- [Goal]: Find each line containing the word "import" and report how many there are. Add nothing else.
::::
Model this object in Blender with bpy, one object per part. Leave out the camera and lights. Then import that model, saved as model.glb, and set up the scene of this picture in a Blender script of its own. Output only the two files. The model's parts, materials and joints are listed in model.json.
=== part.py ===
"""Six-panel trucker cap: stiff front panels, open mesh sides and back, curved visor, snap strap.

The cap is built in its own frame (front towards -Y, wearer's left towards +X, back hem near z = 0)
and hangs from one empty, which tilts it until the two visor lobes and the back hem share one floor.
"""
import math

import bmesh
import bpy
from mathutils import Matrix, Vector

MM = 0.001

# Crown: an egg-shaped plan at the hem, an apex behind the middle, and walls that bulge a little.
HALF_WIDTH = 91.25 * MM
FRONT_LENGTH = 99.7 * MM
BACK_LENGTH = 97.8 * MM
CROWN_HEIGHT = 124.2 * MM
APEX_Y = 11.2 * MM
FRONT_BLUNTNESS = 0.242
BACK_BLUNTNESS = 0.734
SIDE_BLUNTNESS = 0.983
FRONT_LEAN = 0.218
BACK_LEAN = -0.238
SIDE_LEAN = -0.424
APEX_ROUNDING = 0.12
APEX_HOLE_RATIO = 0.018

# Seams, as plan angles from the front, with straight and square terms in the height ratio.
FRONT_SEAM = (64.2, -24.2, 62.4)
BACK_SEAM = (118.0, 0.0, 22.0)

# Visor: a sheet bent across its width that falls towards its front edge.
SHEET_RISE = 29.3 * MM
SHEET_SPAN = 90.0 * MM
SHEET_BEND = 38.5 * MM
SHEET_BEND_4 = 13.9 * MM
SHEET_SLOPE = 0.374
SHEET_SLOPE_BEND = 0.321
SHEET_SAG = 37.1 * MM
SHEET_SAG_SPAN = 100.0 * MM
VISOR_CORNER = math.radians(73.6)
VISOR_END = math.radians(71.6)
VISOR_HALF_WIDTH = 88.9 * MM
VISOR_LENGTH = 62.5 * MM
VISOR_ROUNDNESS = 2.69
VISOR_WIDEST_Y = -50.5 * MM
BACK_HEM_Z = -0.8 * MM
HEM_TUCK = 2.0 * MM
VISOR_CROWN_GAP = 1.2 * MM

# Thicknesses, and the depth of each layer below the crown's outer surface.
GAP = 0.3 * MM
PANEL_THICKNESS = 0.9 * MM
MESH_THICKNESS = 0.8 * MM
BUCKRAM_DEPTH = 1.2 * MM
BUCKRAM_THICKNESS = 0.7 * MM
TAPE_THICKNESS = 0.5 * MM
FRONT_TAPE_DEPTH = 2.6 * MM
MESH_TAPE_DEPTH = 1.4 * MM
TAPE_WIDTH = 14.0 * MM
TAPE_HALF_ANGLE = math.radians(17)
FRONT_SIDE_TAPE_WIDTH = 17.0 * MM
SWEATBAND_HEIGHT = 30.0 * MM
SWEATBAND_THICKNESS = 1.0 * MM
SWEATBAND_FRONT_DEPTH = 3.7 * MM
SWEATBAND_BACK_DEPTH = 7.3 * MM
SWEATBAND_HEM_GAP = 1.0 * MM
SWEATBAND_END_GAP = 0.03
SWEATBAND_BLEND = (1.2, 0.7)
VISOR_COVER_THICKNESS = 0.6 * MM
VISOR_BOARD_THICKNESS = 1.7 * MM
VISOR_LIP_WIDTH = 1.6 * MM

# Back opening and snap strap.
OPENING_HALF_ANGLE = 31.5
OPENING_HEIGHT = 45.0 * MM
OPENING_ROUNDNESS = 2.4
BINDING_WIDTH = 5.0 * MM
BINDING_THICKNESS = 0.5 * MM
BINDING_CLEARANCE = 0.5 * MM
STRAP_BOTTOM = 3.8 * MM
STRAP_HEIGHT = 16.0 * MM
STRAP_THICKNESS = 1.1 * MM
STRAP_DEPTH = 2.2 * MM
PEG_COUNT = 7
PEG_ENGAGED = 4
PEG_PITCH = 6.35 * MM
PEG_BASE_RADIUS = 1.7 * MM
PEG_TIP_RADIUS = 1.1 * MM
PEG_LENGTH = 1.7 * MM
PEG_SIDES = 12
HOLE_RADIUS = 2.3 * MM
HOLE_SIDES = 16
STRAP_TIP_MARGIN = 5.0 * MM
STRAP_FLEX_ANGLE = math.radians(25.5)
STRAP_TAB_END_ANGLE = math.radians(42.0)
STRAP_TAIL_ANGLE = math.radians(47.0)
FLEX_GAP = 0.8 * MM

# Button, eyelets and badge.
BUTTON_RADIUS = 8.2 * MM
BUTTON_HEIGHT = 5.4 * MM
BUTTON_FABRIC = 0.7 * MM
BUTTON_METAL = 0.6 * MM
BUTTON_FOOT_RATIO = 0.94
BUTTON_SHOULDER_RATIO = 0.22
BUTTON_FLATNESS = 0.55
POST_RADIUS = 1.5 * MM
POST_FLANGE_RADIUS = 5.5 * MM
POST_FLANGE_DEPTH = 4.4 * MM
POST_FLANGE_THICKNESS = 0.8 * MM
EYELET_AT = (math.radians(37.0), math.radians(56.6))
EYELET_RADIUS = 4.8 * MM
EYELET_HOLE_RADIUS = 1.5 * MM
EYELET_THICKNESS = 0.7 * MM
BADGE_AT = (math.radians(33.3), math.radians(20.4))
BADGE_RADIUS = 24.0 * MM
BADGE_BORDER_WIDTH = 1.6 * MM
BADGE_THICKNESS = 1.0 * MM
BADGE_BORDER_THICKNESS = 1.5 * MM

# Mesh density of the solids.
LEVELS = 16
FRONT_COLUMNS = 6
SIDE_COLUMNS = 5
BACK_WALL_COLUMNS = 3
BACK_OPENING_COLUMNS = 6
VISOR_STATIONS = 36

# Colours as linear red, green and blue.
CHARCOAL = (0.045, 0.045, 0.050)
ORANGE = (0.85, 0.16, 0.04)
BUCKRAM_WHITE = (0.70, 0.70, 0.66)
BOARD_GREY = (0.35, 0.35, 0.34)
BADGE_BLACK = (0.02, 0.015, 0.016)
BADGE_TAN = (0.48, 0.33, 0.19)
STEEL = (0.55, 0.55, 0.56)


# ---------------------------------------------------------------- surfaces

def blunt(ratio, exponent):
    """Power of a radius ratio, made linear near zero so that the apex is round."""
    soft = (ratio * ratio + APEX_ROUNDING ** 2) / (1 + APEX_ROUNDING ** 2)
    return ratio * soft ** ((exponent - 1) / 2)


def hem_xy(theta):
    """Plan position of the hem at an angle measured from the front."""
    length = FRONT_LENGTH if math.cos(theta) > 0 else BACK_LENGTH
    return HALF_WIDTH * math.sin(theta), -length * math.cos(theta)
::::
- [Answer below]: 5